- MATERIAL:
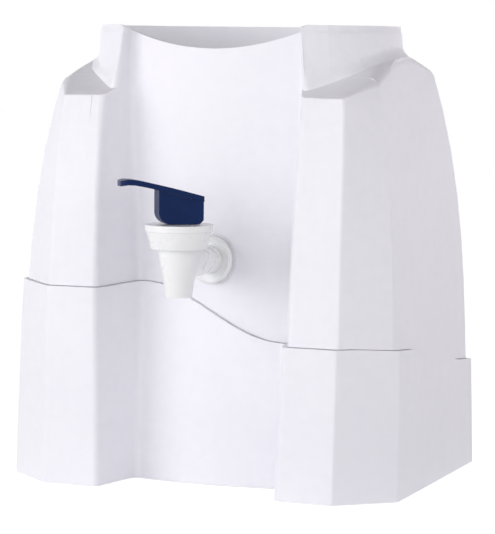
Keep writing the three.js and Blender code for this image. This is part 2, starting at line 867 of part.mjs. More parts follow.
function bottleSeat() {
  const rim = wellColumn(seatRadius, wall + fit, seatLow, seatTop);
  const hanging = turned(
    [
      [0, dishFloor - neckLength],
      [neckOuterRadius, dishFloor - neckLength],
      [neckOuterRadius, dishFloor - seatWall],
      [plugInRadius, seatLow],
      [plugInRadius, seatLow + fit],
      [0, seatLow + fit],
    ],
    roundSteps,
  ).subtract(upperRecess(plugInGrow));
  const dish = turned(
    [
      [0, dishFloor],
      [neckOuterRadius, dishFloor],
      [plugInRadius, seatLow + seatWall],
      [seatRadius - seatRimWidth, seatTop],
      [seatRadius - seatRimWidth, seatTop + overrun],
      [0, seatTop + overrun],
    ],
    roundSteps,
  ).subtract(upperRecess(plugInGrow + seatWall));
  const neck = cylinder(neckRadius, dishFloor - neckLength - overrun, seatTop, roundSteps);
  return rim.add(hanging).subtract(dish).subtract(neck);
}

// Soft ring lying on the dish where the jug's shoulder rests
function bottleRing() {
  const rise = seatLow + seatWall - dishFloor;
  const slope = rise / (plugInRadius - neckOuterRadius);
  const floorAt = (radius) => dishFloor + fit + slope * (radius - neckOuterRadius);
  const near = bottleRingRadius - bottleRingWidth / 2;
  const far = bottleRingRadius + bottleRingWidth / 2;
  const ring = turned(
    [
      [near, floorAt(near)],
      [far, floorAt(far)],
      [far, floorAt(far) + bottleRingThickness],
      [near, floorAt(near) + bottleRingThickness],
      [near, floorAt(near)],
    ],
    roundSteps,
  );
  return ring.subtract(upperRecess(plugInGrow + seatWall + fit));
}

function foot(corner) {
  return cylinder(footRadius, 0, footHeight, smallSteps, corner.x * footX, corner.y * footY);
}

function casingScrew(corner) {
  const x = corner.x * pillarX;
  const y = corner.y * pillarY;
  const headTop = pillarTop(corner) - pillarCap - fit;
  const head = cylinder(screwHeadRadius, headTop - screwHeadHeight, headTop, smallSteps, x, y);
  return head.add(cylinder(screwRadius, headTop - skim, headTop + screwLength, smallSteps, x, y));
}

// Tap pieces in the tap's own frame: stem axis along Z, middle of the inlet at the origin
const stackFront = tapReach - padProud; // panel pad's face
const flangeBack = stackFront - 2 * fit - gasketThickness;
const flangeFront = flangeBack - flangeThickness + flangeDish;
const tankInside = stackFront + padThickness + fit + tankPadThickness;
const washerFront = tankInside + 2 * fit + gasketThickness;
const nutFront = washerFront + washerThickness + fit;
const threadEnd = nutFront + nutThickness + threadSpare;

function tapBody() {
  const barrel = turned(
    [
      [0, -spoutDrop],
      [spoutRadius, -spoutDrop],
      [throatRadius, -throatDrop],
      [barrelRadius, barrelShoulder],
      [barrelRadius, bonnetBottom - fit],
      [neckThreadRadius, bonnetBottom - fit],
      [neckThreadRadius, neckThreadTop],
      [0, neckThreadTop],
    ],
    tapSteps,
  );
  const shank = cylinderAlongDepth(shankRadius, 0, flangeFront - fit, 0);
  const thread = cylinderAlongDepth(threadRadius, 0, threadEnd, 0, hiddenSteps);
  return barrel
    .add(shank)
    .add(thread)
    .subtract(cylinder(chamberRadius, -valveSeatDrop, neckThreadTop + overrun, hiddenSteps))
    .subtract(cylinder(spoutBoreRadius, -spoutDrop - overrun, 0, hiddenSteps))
    .subtract(cylinderAlongDepth(inletRadius, 0, threadEnd + overrun, 0, smallSteps));
}

const sealTop = neckThreadTop + fit + sealThickness;
const springTop = bonnetTop - bonnetTopThickness;

function tapBonnet() {
  const form = turned(
    [
      [0, bonnetBottom],
      [bonnetFootRadius, bonnetBottom],
      [bonnetWaistRadius, bonnetTop - bonnetLipHeight],
      [bonnetLipRadius, bonnetTop - bonnetLipHeight],
      [bonnetLipRadius, bonnetTop],
      [0, bonnetTop],
    ],
    tapSteps,
  );
  const groove = turned(
    [
      [bonnetCoreRadius, bonnetBottom - overrun],
      [bonnetFootRadius - bonnetWall, bonnetBottom - overrun],
      [bonnetFootRadius - bonnetWall, bonnetBottom],
      [bonnetWaistRadius - bonnetWall, springTop],
      [bonnetCoreRadius, springTop],
      [bonnetCoreRadius, bonnetBottom - overrun],
    ],
    tapSteps,
  );
  return form
    .subtract(groove)
    .subtract(cylinder(neckThreadRadius + fit, bonnetBottom - overrun, sealTop + fit))
    .subtract(cylinder(chamberRadius, bonnetBottom, springTop, hiddenSteps))
    .subtract(cylinder(stemRadius + fit, bonnetBottom, bonnetTop + overrun, smallSteps));
}

function bonnetSeal() {
  const ring = cylinder(neckThreadRadius, neckThreadTop + fit, sealTop, hiddenSteps);
  return ring.subtract(cylinder(chamberRadius, neckThreadTop - overrun, sealTop + overrun, hiddenSteps));
}

function ringOnShank(radius, bore, front, thickness, steps) {
  const ring = cylinderAlongDepth(radius, front, front + thickness, 0, steps);
  const back = front + thickness;
  return ring.subtract(cylinderAlongDepth(bore, front - overrun, back + overrun, 0, hiddenSteps));
}

function tapFlange() {
  const bore = threadRadius + fit;
  const hub = shankRadius + flangeRimWidth;
  const front = flangeBack - flangeThickness;
  return turnedAlongDepth(
    [
      [bore, flangeBack],
      [bore, flangeFront],
      [hub, flangeFront],
      [flangeRadius - 2 * flangeRimWidth, flangeFront],
      [flangeRadius - flangeRimWidth, front],
      [flangeRadius, front + flangeDish],
      [flangeRadius, flangeBack],
      [bore, flangeBack],
    ],
    tapSteps,
    0,
  );
}

function shankNut() {
  const corner = nutAcrossFlats / 2 / Math.cos(Math.PI / nutSides);
  return ringOnShank(corner, threadRadius + fit, nutFront, nutThickness, nutSides);
}

// Valve in the tap's frame
const plugLow = -valveSeatDrop + fit;
const stemLow = plugLow + plugThickness - plugSocketDepth + fit;
const stemCollarLow = plugLow + plugThickness + fit;
const springLow = stemCollarLow + stemCollarThickness + fit;
const pinHeight = bonnetTop + fit + leverPinHeight;

function valvePlug() {
  const plug = cylinder(plugRadius, plugLow, plugLow + plugThickness, hiddenSteps);
  const socket = plugLow + plugThickness - plugSocketDepth;
  return plug.subtract(cylinder(stemRadius + fit, socket, stemLow + overrun, smallSteps));
}

function valveStem() {
  const rod = cylinder(stemRadius, stemLow, pinHeight, smallSteps);
  const collarHigh = stemCollarLow + stemCollarThickness;
  const collar = cylinder(stemCollarRadius, stemCollarLow, collarHigh, hiddenSteps);
  const head = block(
    -stemHeadLength / 2,
    stemHeadLength / 2,
    -stemHeadWidth / 2,
    stemHeadWidth / 2,
    pinHeight - stemHeadBelowPin,
    pinHeight + stemHeadAbovePin,
  );
  const hole = cylinderAlongDepth(leverPinRadius + fit, -overrun, overrun, pinHeight, smallSteps);
  return rod.add(collar).add(head).subtract(hole);
}

function leverPin() {
  const half = leverBlockWidth / 2;
  return cylinderAlongDepth(leverPinRadius, -half, half - pinCover, pinHeight, smallSteps);
}

// Closing spring: one wound wire between the stem's collar and the bonnet
function valveSpring() {
  class Winding extends THREE.Curve {
    getPoint(share, target = new THREE.Vector3()) {
      const angle = 2 * Math.PI * springCurls * share;
      const low = springLow + springWireRadius;
      const high = springTop - fit - springWireRadius;
      const height = THREE.MathUtils.lerp(low, high, share);
      return target.set(springRadius * Math.cos(angle), springRadius * Math.sin(angle), height);
    }
  }
  const middle = new THREE.Vector2();
  const edge = new THREE.Vector2(springWireRadius, 0);
  const section = evenly(0, 2 * Math.PI, wireSides)
    .slice(1)
    .map((angle) => edge.clone().rotateAround(middle, angle));
  const geometry = new THREE.ExtrudeGeometry(new THREE.Shape(section), {
    steps: curlSteps * springCurls,
    bevelEnabled: false,
    extrudePath: new Winding(),
  });
  return solid(geometry);
}

// Lever from its side view, in its own frame: length along X, heights from the bonnet's top
function leverBlockOutline() {
  const outline = new THREE.Shape();
  const heelFront = heelCornerReach + heelCornerRadius;
  outline.moveTo(-leverBack + leverBackBevel, 0);
  outline.lineTo(heelCornerReach, 0);
  outline.absarc(heelCornerReach, heelCornerRadius, heelCornerRadius, -Math.PI / 2, 0, false);
  outline.lineTo(heelFront, leverRootHeight);
  outline.lineTo(heelFront, leverRootHeight + leverTipThickness / 2);
  outline.lineTo(leverBrowReach, leverBrowHeight - leverTipThickness / 2);
  outline.lineTo(-leverBack, leverBackHeight - leverTipThickness / 2);
  outline.lineTo(-leverBack, leverBackBevel);
  return outline.getPoints(2 * cornerSteps);
}

function leverPaddleOutline() {
  const top = new THREE.SplineCurve([
    new THREE.Vector2(leverTipReach, leverTipHeight),
    new THREE.Vector2(leverCrestReach, leverCrestHeight),
    new THREE.Vector2(leverBrowReach, leverBrowHeight),
    new THREE.Vector2(-leverBack, leverBackHeight),
  ]).getPoints(3 * cornerSteps);
  const underside = top
    .map((point) => new THREE.Vector2(point.x, point.y - leverTipThickness))
    .reverse();
  return [...top, ...underside];
}

function leverPaddlePlan() {
  const half = leverPaddleWidth / 2;
  const corners = [
    { x: -leverBack - overrun, y: -half },
    { x: leverTipReach, y: -half, round: leverPaddleTipRound },
    { x: leverTipReach, y: half, round: leverPaddleTipRound },
    { x: -leverBack - overrun, y: half },
  ];
  return prism(roundedOutline(corners, 0), -overrun, leverCrestHeight + overrun);
}

function tapLever() {
  const paddle = sidePrism(leverPaddleOutline(), leverPaddleWidth).intersect(leverPaddlePlan());
  const slotHalf = stemHeadWidth / 2 + fit;
  const slotTop = leverPinHeight + leverSlotAbovePin;
  const slot = block(-leverSlotBack, leverSlotFront, -slotHalf, slotHalf, -overrun, slotTop);
  const blind = leverBlockWidth / 2 - pinCover + fit;
  const bore = cylinderAlongDepth(leverPinRadius + fit, -overrun, blind, leverPinHeight, smallSteps);
  return sidePrism(leverBlockOutline(), leverBlockWidth).add(paddle).subtract(slot).subtract(bore);
}

// Finishes
function plastic(colour, roughness) {
  return new THREE.MeshStandardMaterial({ color: colour, roughness, metalness: 0 });
}

function steel(colour, roughness) {
  return new THREE.MeshStandardMaterial({ color: colour, roughness, metalness: 1 });
}

function whitePlastic() {
  return plastic(0xf1f0f5, 0.42);
}

function tapWhite() {
  return plastic(0xf7f7f8, 0.3);
}

function navyPlastic() {
  return plastic(0x19305c, 0.25);
}

function softRubber() {
  return plastic(0xc9c9c6, 0.75);
}

// Assembly
const dispenser = new THREE.Group();
dispenser.add(
  piece("upper_shell", upperShell(), whitePlastic()),
  piece("base_shell", baseShell(), whitePlastic()),
  piece("water_tank", waterTank(), plastic(0xe9eaec, 0.5)),
  piece("bottle_seat", bottleSeat(), whitePlastic()),
  piece("bottle_ring", bottleRing(), softRubber()),
);
for (const corner of corners) {
  dispenser.add(piece(`foot_${corner.name}`, foot(corner), plastic(0x3a3a3c, 0.8)));
  dispenser.add(piece(`casing_screw_${corner.name}`, casingScrew(corner), steel(0xb9bbbf, 0.35)));
}

const tap = new THREE.Group();
tap.position.set(0, panelFront - tapReach, tapHeight);
tap.add(
  piece("tap_body", tapBody(), tapWhite()),
  piece("tap_bonnet", tapBonnet(), tapWhite()),
  piece("bonnet_seal", bonnetSeal(), softRubber()),
  piece("tap_flange", tapFlange(), tapWhite()),
  piece(
    "front_gasket",
    ringOnShank(gasketRadius, threadRadius + fit, flangeBack + fit, gasketThickness, hiddenSteps),
    softRubber(),
  ),
  piece(
    "tank_gasket",
    ringOnShank(gasketRadius, threadRadius + fit, tankInside + fit, gasketThickness, hiddenSteps),
    softRubber(),
  ),
  piece(
    "backing_washer",
    ringOnShank(gasketRadius, threadRadius + fit, washerFront, washerThickness, hiddenSteps),
    tapWhite(),
  ),
  piece("shank_nut", shankNut(), tapWhite()),
  piece("valve_plug", valvePlug(), softRubber()),
  piece("valve_spring", valveSpring(), steel(0xc4c6c9, 0.3)),
);
dispenser.add(tap);

const swivel = new THREE.Group();
swivel.rotation.z = -THREE.MathUtils.degToRad(90 + leverSwivelDegrees);
swivel.add(piece("valve_stem", valveStem(), tapWhite()), piece("lever_pin", leverPin(), navyPlastic()));
tap.add(swivel);

const lever = piece("tap_lever", tapLever(), navyPlastic());
lever.position.z = bonnetTop + fit;
swivel.add(lever);

// The origin lies under the middle of the whole, tap included
dispenser.updateMatrixWorld(true);
const extent = new THREE.Box3().setFromObject(dispenser, true);
dispenser.position.x = -(extent.min.x + extent.max.x) / 2;
dispenser.position.y = -(extent.min.y + extent.max.y) / 2;

export default dispenser;
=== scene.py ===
import json
import math

import bmesh
import bpy
from mathutils import Matrix, Vector


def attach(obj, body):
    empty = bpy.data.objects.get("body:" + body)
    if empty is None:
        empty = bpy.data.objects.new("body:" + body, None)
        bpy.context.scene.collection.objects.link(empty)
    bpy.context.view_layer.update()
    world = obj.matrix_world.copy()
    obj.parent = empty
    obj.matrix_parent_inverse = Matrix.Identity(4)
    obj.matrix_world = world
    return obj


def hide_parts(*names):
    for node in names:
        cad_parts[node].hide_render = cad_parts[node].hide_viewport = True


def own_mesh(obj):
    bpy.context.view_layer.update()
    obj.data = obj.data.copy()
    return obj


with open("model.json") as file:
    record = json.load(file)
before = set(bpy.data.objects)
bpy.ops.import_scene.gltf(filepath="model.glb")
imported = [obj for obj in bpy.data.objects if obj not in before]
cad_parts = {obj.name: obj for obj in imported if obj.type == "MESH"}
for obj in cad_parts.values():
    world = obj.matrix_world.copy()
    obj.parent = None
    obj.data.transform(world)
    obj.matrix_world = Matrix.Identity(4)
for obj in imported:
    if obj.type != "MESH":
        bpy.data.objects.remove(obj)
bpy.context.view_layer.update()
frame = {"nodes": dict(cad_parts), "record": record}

# Lengths are in metres, apart from those that say mm
MM = 0.001
WELD = 0.00001
SHARP_ANGLE = math.radians(32)

# Axis of the collar, which stands upright over the middle line, as does the tap's stem
COLLAR_AXIS_Y = 0.020526

scene = bpy.context.scene
nodes = frame["nodes"]
slots = {row["node"]: row["material_slot"] for row in frame["record"]["subparts"]}


# Colours are written as they look on a screen
SCREEN_LEVELS = 255
SCREEN_KNEE = 0.04045
SCREEN_SLOPE = 12.92
SCREEN_LIFT = 0.055
SCREEN_POWER = 2.4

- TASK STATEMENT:
Extract every line containing the string "data" from the material.

- RESULT:
    empty = bpy.data.objects.get("body:" + body)
        empty = bpy.data.objects.new("body:" + body, None)
    obj.data = obj.data.copy()
before = set(bpy.data.objects)
imported = [obj for obj in bpy.data.objects if obj not in before]
    obj.data.transform(world)
        bpy.data.objects.remove(obj)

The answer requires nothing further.